Scrape-offs
A couple weeks ago, I walked down my street and was surprised to see a neighbor’s house being torn down. I was struck by just how quickly a house goes down, since it takes so long to build one. I was also caught off guard by just how much material that could have been recycled was instead being tossed into the multiple dumptrucks that cycled through. The entire house was gone by midday, leaving a giant crater in the lot where it once stood. A brand new house will take its place sometime in the near future.
Sometimes, when we are fed up with our lives, we may also want to do a “scrape-off” and just dump everything, and start all over again. When feeling like this, it is very difficult to see what there is that is worth keeping, so it is easier to picture leaving it all behind. Sometimes, we actually do things that are close approximations to the scrape-off. Maybe we move to another state, or country. Maybe we break off a relationship, or quit a job. Eventually, the same issues we thought we’d fixed, magically show up in that new home, new relationship, new job.
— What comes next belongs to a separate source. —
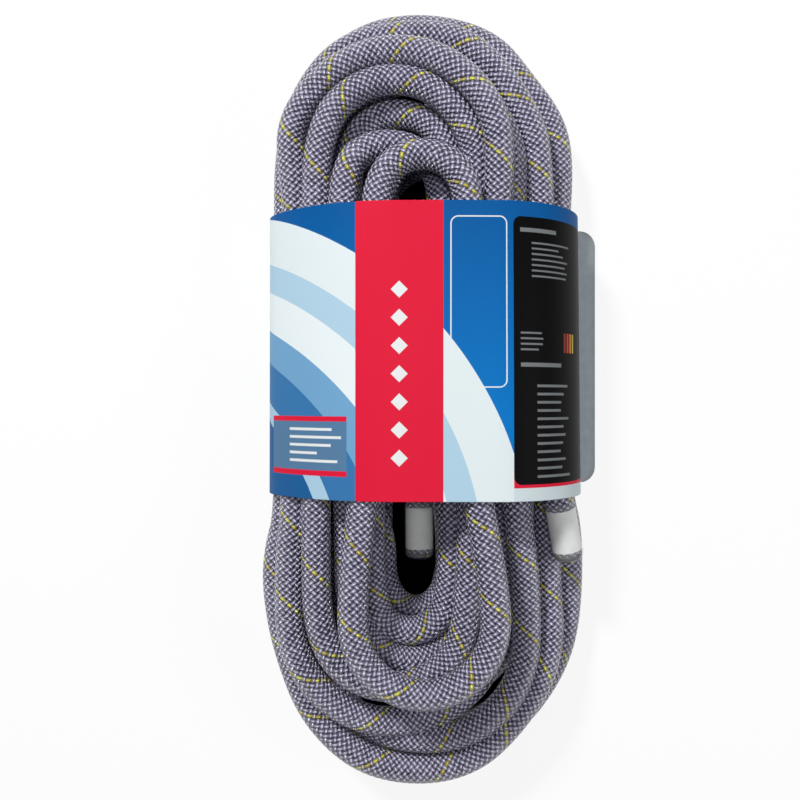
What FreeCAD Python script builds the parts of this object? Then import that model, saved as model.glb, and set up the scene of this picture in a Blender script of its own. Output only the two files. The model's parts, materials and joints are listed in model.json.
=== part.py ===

We can’t just toss ourselves out, as much as we may want to. When we are this frustrated with ourselves, we are in the most need of our own attention. To try to do the scrape-off is to abandon ourselves in our greatest time of need, and being abandoned may be familiar to us. It may be difficult, but we can learn to sit still when we are tempted to run, and find just what it is that is worth keeping in our lives. Rather than trying to remove everything that bothers us, we can sort through the messy feelings to find something in ourselves that we like, that we want to keep, that feeds us. When we breathe life into this part of ourselves, we strengthen the foundation of a life that we can savor.